Tropical yoga

One of my friends on social media recently invited us to post the last picture we took before lockdown, something that represented our life then. The old normal.

My last photos are actually a professional shoot! How glamorous! Not so much in reality. It was actually ‘a date’ with two friends — one photographer and one fellow yogi. Two people dear to me whom I feel as comfortable with as I’m ever going to when I have a camera pointed at me whilst doing yoga!

I am looking at these photos now. I’m not seeing at the small faults in my alignment, I’m not delighting in the composition. I can do that anytime I look at a picture. Instead I’m remembering the day as a rich sensory experience.

The day was so wet, I mean torrential rain, that we couldn’t do the outdoor shoot we’d planned. I love yoga in nature, among flowers, grass, and trees. So Plan B — we decamped into the greenhouses by chance located just across the road. The lighting was tricky but they were full of tropical plants, all huge green leaves and fabulous shapes. And as a bonus one of them was quite humid. It might have threatened to frizz my hair, but it’s helpful for making yoga poses on a cold wintry day! Now I’m remembering the smell of the plants, the sensations under my feet — the discomfort of standing on gravel and then the contrast of the smooth wooden boards, slippery from the plants being watered. I remember how hot I got from physical exertions that I stripped my top off and enjoyed the feeling of the air cooling my skin.

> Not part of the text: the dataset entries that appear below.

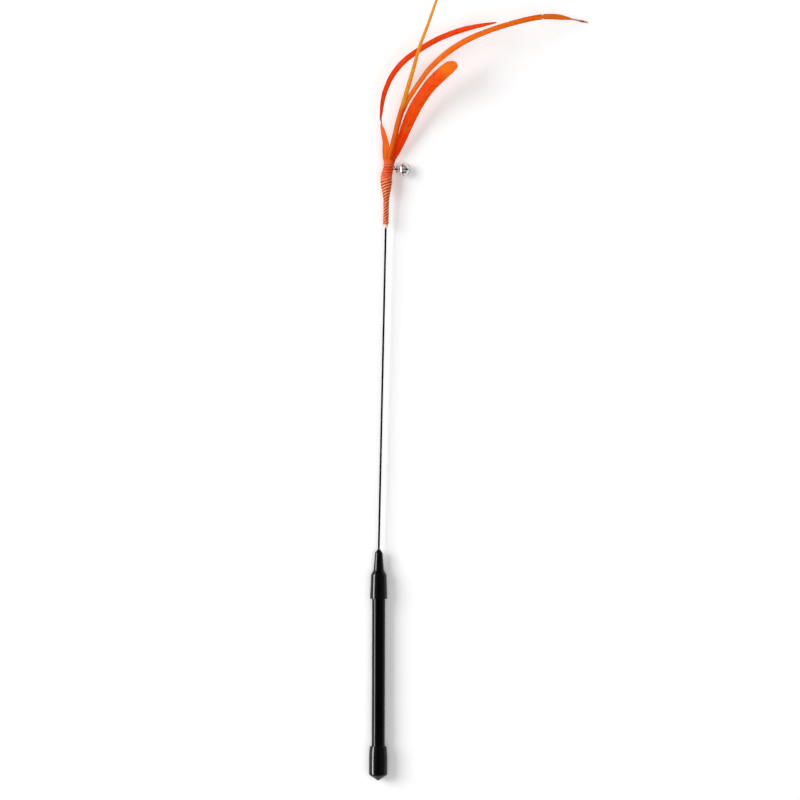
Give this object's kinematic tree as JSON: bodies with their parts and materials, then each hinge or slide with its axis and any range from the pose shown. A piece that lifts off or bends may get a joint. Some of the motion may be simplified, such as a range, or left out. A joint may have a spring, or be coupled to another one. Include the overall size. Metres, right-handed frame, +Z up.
{
  "type": "cat teaser wand",
  "caption": "Hand-held cat teaser: a grip handle and springy rod with dyed feathers bound to its end and a small jingle bell that swings and rattles.",
  "frame": {"origin": "on the handle's axis, where the butt cap's straight barrel begins", "axes": "+Y along the wand from the butt cap to the feathers, +X to the right as pictured, +Z up from the floor the wand lies on"},
  "size_m": [0.1731, 0.6391, 0.0437],
  "materials": {
    "tube_black": "smooth, satin gloss",
    "soft_black": "soft moulded rubber, semi-gloss",
    "plug_grey": "plain moulded, hidden",
    "rod_black": "drawn glass-fibre rod with a black gloss skin",
    "clear_glue": "set clear glue, cloudy at the bead",
    "thread_orange": "wound orange thread, faintly waxed",
    "feather_orange": "dyed feather, silky, dark at the vane's edges",
    "feather_tan": "dyed feather, thin, tan to orange",
    "feather_red": "dyed feather, silky, red-orange with yellow mottling",
    "tie_red": "dark red thread",
    "wire_silver": "plated wire",
    "bell_silver": "pressed sheet, bright nickel plating",
    "pea_steel": "plain steel ball"
  },
  "bodies": {
    "root": {"grip_tube": "tube_black", "butt_cap": "soft_black", "neck_boot": "soft_black", "rod_plug": "plug_grey", "rod": "rod_black", "glue_core": "clear_glue", "binding_thread": "thread_orange", "feather_arching": "feather_orange", "feather_spike": "feather_tan", "feather_sweeping": "feather_orange", "feather_plume": "feather_red", "bell_tie": "tie_red"},
    "ring": {"jump_ring": "wire_silver"},
    "bell": {"bell_dome": "bell_silver", "bell_cup": "bell_silver", "bell_eye": "wire_silver"},
    "pea": {"bell_pea": "pea_steel"}
  },
  "joints": [
    {"name": "ring_swing", "type": "hinge", "parent": "root", "child": "ring", "pos_m": [0.01351, 0.4812, 0.00314], "axis": [0, -1, 0], "range_deg": [-35, 80]},
    {"name": "bell_swing", "type": "hinge", "parent": "ring", "child": "bell", "pos_m": [0.01351, 0.4812, -0.00286], "axis": [0, -1, 0], "range_deg": [-110, 3]},
    {"name": "pea_roll", "type": "hinge", "parent": "bell", "child": "pea", "pos_m": [0.01904, 0.4812, -0.00065], "axis": [0, -1, 0], "continuous": true}
  ]
}
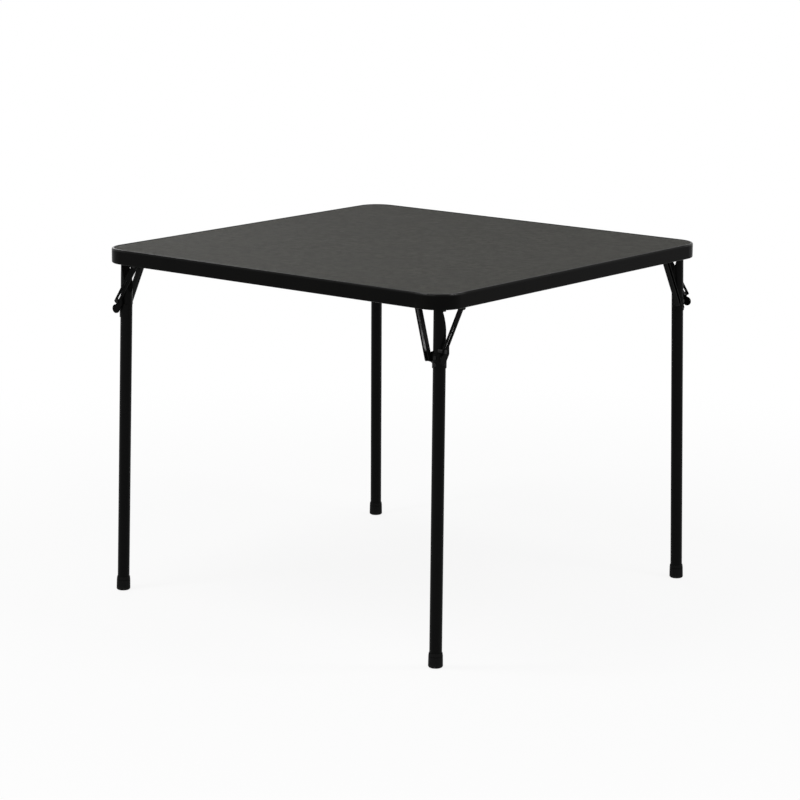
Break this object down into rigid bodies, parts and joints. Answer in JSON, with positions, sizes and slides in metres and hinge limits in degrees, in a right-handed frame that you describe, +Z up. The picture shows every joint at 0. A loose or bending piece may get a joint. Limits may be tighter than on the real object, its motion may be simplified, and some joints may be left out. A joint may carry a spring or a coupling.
{
  "type": "folding card table",
  "caption": "Square folding card table with a padded vinyl top in a steel rim and tube legs that fold flat under it, each locked by a slotted strap.",
  "frame": {"origin": "on the floor, under the middle of the top", "axes": "+Z up; X and Y along the sides of the top, -Y is the front"},
  "size_m": [0.864, 0.864, 0.709],
  "materials": {
    "rim_paint": "black satin powder coat",
    "leg_paint": "black satin powder coat",
    "rivet_paint": "black paint over steel",
    "vinyl": "dark grey vinyl with a faint grain",
    "foam": "foam sheet",
    "board": "pressed fibreboard",
    "zinc": "zinc plated",
    "foot_rubber": "matt black rubber"
  },
  "bodies": {
    "top": {"foam_pad": "foam", "hinge_bracket_back_left": "rim_paint", "hinge_bracket_back_right": "rim_paint", "hinge_bracket_front_left": "rim_paint", "hinge_bracket_front_right": "rim_paint", "hinge_pin_back_left": "zinc", "hinge_pin_back_right": "zinc", "hinge_pin_front_left": "zinc", "hinge_pin_front_right": "zinc", "panel_board": "board", "panel_screws": "zinc", "rim_frame": "rim_paint", "strap_pivot_rivet_back_left": "rivet_paint", "strap_pivot_rivet_back_right": "rivet_paint", "strap_pivot_rivet_front_left": "rivet_paint", "strap_pivot_rivet_front_right": "rivet_paint", "vinyl_cover": "vinyl"},
    "leg_front_left": {"leg_tube_front_left": "leg_paint", "foot_cap_front_left": "foot_rubber", "side_stay_front_left": "leg_paint", "leg_saddle_front_left": "leg_paint", "saddle_rivets_front_left": "rivet_paint", "slot_rivet_front_left": "rivet_paint"},
    "strap_front_left": {"lock_strap_front_left": "leg_paint"},
    "leg_front_right": {"leg_tube_front_right": "leg_paint", "foot_cap_front_right": "foot_rubber", "side_stay_front_right": "leg_paint", "leg_saddle_front_right": "leg_paint", "saddle_rivets_front_right": "rivet_paint", "slot_rivet_front_right": "rivet_paint"},
    "strap_front_right": {"lock_strap_front_right": "leg_paint"},
    "leg_back_right": {"leg_tube_back_right": "leg_paint", "foot_cap_back_right": "foot_rubber", "side_stay_back_right": "leg_paint", "leg_saddle_back_right": "leg_paint", "saddle_rivets_back_right": "rivet_paint", "slot_rivet_back_right": "rivet_paint"},
    "strap_back_right": {"lock_strap_back_right": "leg_paint"},
    "leg_back_left": {"leg_tube_back_left": "leg_paint", "foot_cap_back_left": "foot_rubber", "side_stay_back_left": "leg_paint", "leg_saddle_back_left": "leg_paint", "saddle_rivets_back_left": "rivet_paint", "slot_rivet_back_left": "rivet_paint"},
    "strap_back_left": {"lock_strap_back_left": "leg_paint"}
  },
  "joints": [
    {"name": "leg_fold_front_left", "type": "hinge", "parent": "top", "child": "leg_front_left", "pos_m": [-0.398, -0.396, 0.685], "axis": [0, -1, 0], "range_deg": [0, 91.15]},
    {"name": "leg_fold_front_right", "type": "hinge", "parent": "top", "child": "leg_front_right", "pos_m": [0.396, -0.398, 0.685], "axis": [1, 0, 0], "range_deg": [0, 91.15]},
    {"name": "leg_fold_back_right", "type": "hinge", "parent": "top", "child": "leg_back_right", "pos_m": [0.398, 0.396, 0.685], "axis": [0, 1, 0], "range_deg": [0, 91.15]},
    {"name": "leg_fold_back_left", "type": "hinge", "parent": "top", "child": "leg_back_left", "pos_m": [-0.396, 0.398, 0.685], "axis": [-1, 0, 0], "range_deg": [0, 91.15]},
    {"name": "strap_turn_front_left", "type": "hinge", "parent": "top", "child": "strap_front_left", "pos_m": [-0.355, -0.4151, 0.6786], "axis": [0, -1, 0], "range_deg": [0, 123.42]},
    {"name": "strap_turn_front_right", "type": "hinge", "parent": "top", "child": "strap_front_right", "pos_m": [0.4151, -0.355, 0.6786], "axis": [1, 0, 0], "range_deg": [0, 123.42]},
    {"name": "strap_turn_back_right", "type": "hinge", "parent": "top", "child": "strap_back_right", "pos_m": [0.355, 0.4151, 0.6786], "axis": [0, 1, 0], "range_deg": [0, 123.42]},
    {"name": "strap_turn_back_left", "type": "hinge", "parent": "top", "child": "strap_back_left", "pos_m": [-0.4151, 0.355, 0.6786], "axis": [-1, 0, 0], "range_deg": [0, 123.42]}
  ],
  "couplings": [
    {"joint": "strap_turn_front_left", "follows": "leg_fold_front_left", "ratio": 1.3539},
    {"joint": "strap_turn_front_right", "follows": "leg_fold_front_right", "ratio": 1.3539},
    {"joint": "strap_turn_back_right", "follows": "leg_fold_back_right", "ratio": 1.3539},
    {"joint": "strap_turn_back_left", "follows": "leg_fold_back_left", "ratio": 1.3539}
  ]
}
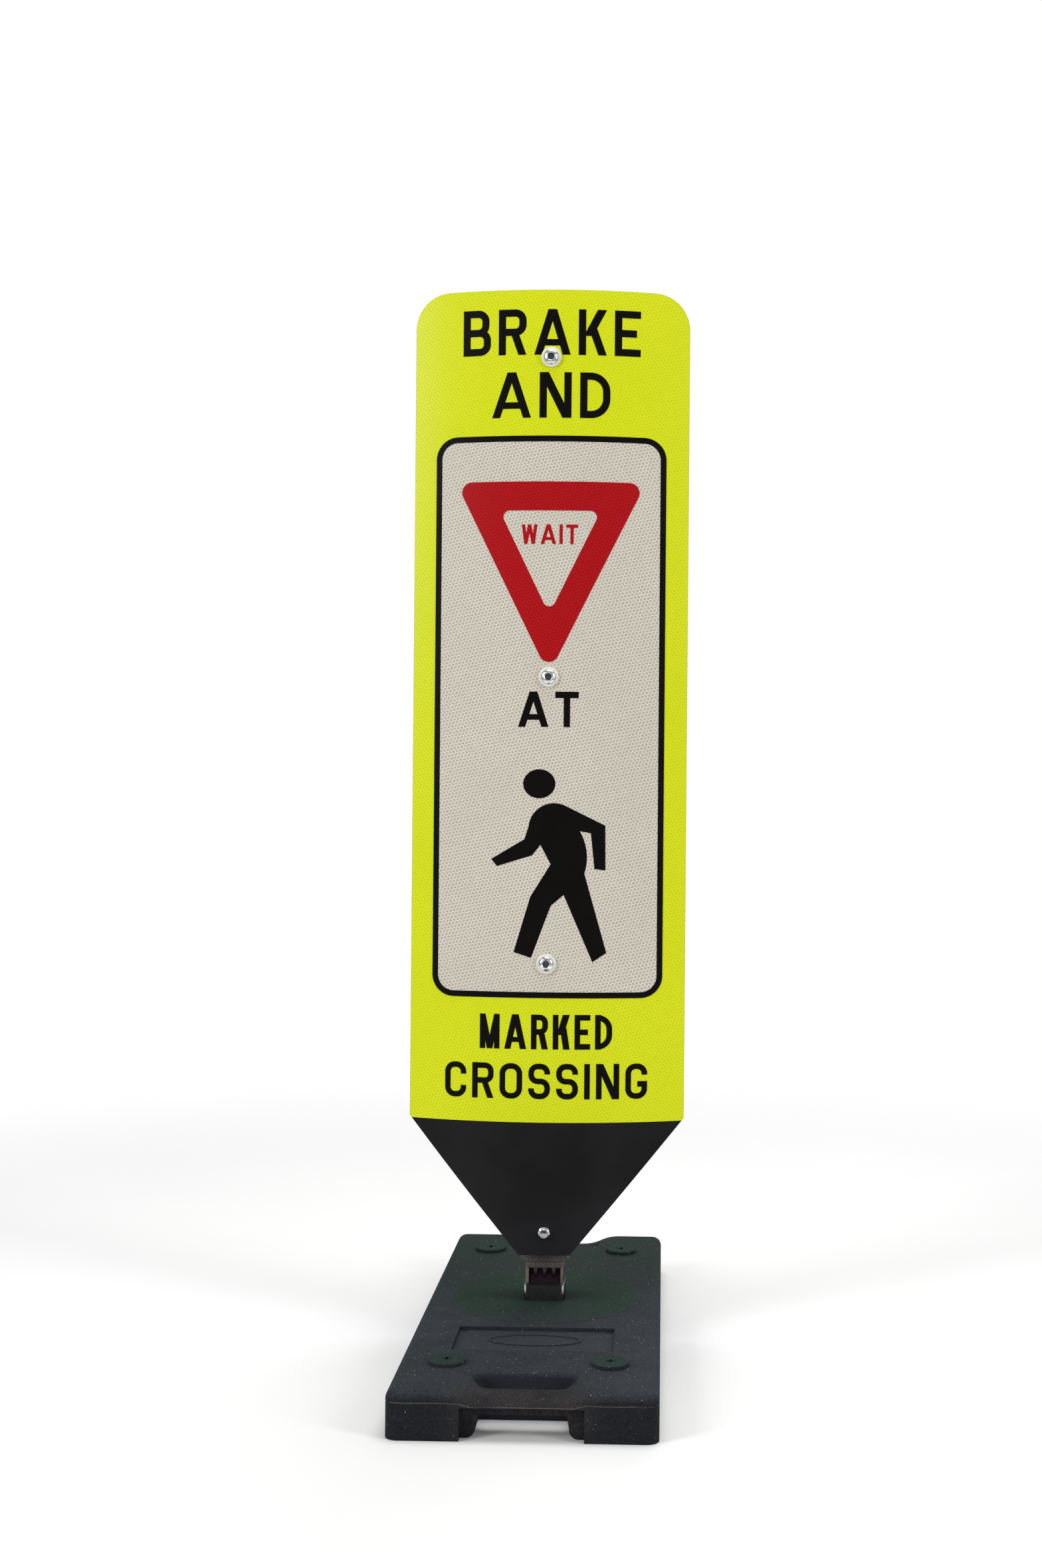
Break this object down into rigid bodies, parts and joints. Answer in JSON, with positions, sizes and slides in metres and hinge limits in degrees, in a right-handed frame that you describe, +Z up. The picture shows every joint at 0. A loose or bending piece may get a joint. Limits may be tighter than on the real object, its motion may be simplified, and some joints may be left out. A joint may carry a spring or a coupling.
{
  "type": "crossing signpost",
  "caption": "Portable two-sided road crossing sign: a bowed panel on a square mast, held by a rubber rebound coupler in a heavy rubber base.",
  "frame": {"origin": "centre of the slab's outline on the ground, directly below the middle of the box round the whole object", "axes": "+Z up, -Y the side the sign's front faces, +X to the right as seen from the front; the mast stands 20 mm behind the slab's middle"},
  "size_m": [0.3048, 0.61, 1.158],
  "materials": {
    "rubber_crumb": "matt, speckled recycled crumb rubber",
    "zinc_steel": "zinc plated, satin",
    "black_enamel": "gloss black enamel",
    "coupler_rubber": "semi-gloss moulded rubber",
    "black_plastic": "satin black plastic",
    "yellow_green_film": "fluorescent reflective sheeting with a honeycomb of cells",
    "white_film": "white reflective sheeting with a honeycomb of cells",
    "black_film": "black overlay film",
    "red_film": "transparent red over reflective sheeting",
    "bright_steel": "bright",
    "nylon": "natural nylon, translucent cream"
  },
  "bodies": {
    "base": {"base_slab": "rubber_crumb", "anchor_plate": "zinc_steel", "anchor_screws": "zinc_steel", "screw_inserts": "zinc_steel", "socket_tube": "black_enamel", "coupler_shank": "coupler_rubber", "shank_insert": "zinc_steel", "shank_screw": "zinc_steel", "coupler_web": "coupler_rubber"},
    "sign": {"coupler_head": "coupler_rubber", "mast_tube": "black_plastic", "mast_cap": "black_plastic", "panel_bolts": "bright_steel", "front_washers": "nylon", "rear_washers": "nylon", "lock_nuts": "zinc_steel", "neck_bolt": "zinc_steel", "neck_washer": "zinc_steel", "neck_nut": "zinc_steel", "front_panel": "black_plastic", "front_film": "yellow_green_film", "front_field": "white_film", "front_border": "black_film", "front_triangle": "red_film", "front_figure": "black_film", "front_legend": "black_film", "rear_panel": "black_plastic", "rear_film": "yellow_green_film", "rear_field": "white_film", "rear_border": "black_film", "rear_triangle": "red_film", "rear_figure": "black_film", "rear_legend": "black_film"}
  },
  "joints": [
    {"name": "fore_aft_flex", "type": "hinge", "parent": "base", "child": "sign", "pos_m": [0, 0.02, 0.0755], "axis": [1, 0, 0], "range_deg": [-80, 80], "stiffness_Nm_per_rad": 45, "deforming": ["coupler_web"]}
  ]
}
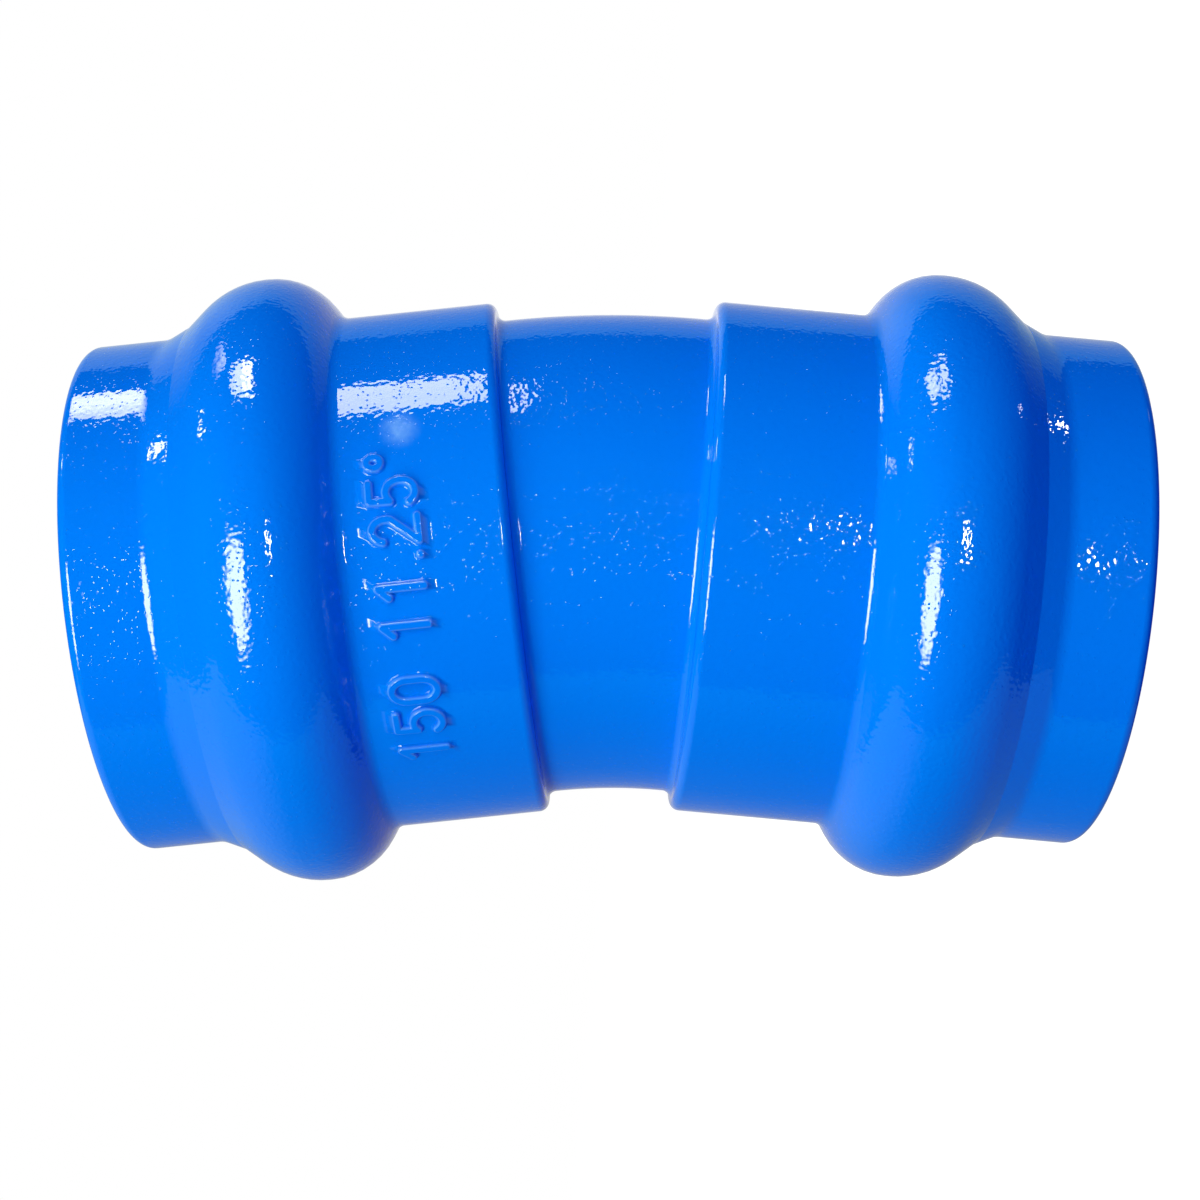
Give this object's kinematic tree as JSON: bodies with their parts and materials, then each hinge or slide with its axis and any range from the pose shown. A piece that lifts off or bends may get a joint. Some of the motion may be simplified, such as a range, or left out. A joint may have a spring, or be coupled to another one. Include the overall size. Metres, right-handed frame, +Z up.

I just zoomed with these two friends at the weekend and although that brought them close it can’t replace their physicality, the easy touch with people you’re happily intimate with. And doing a yoga shoot involves a closeness that’s quite unthinkable now. Now we’re so distant. One is in another country altogether doing Covid-19 research in a hospital, the other lives close by but is heavily pregnant and in strict isolation.

After two months of staying home I am starting to feel lonely. I guess I should be grateful it’s taken this long to feel this way. Hubby told me recently that I’m a great iso-companion. He is too and our relationship flows easily. But I’m still aching for my girlfriends, for easy hugs of greeting, those times when we’d laugh and lean into one another, a squeeze of encouragement or solidarity when contemplating something tricky…

Maybe I’ll use my iso-time configuring some beautiful yoga shapes and the best angles to shoot and I will suggest my photographer friend acquires a telephoto lens ready for when we can meet again!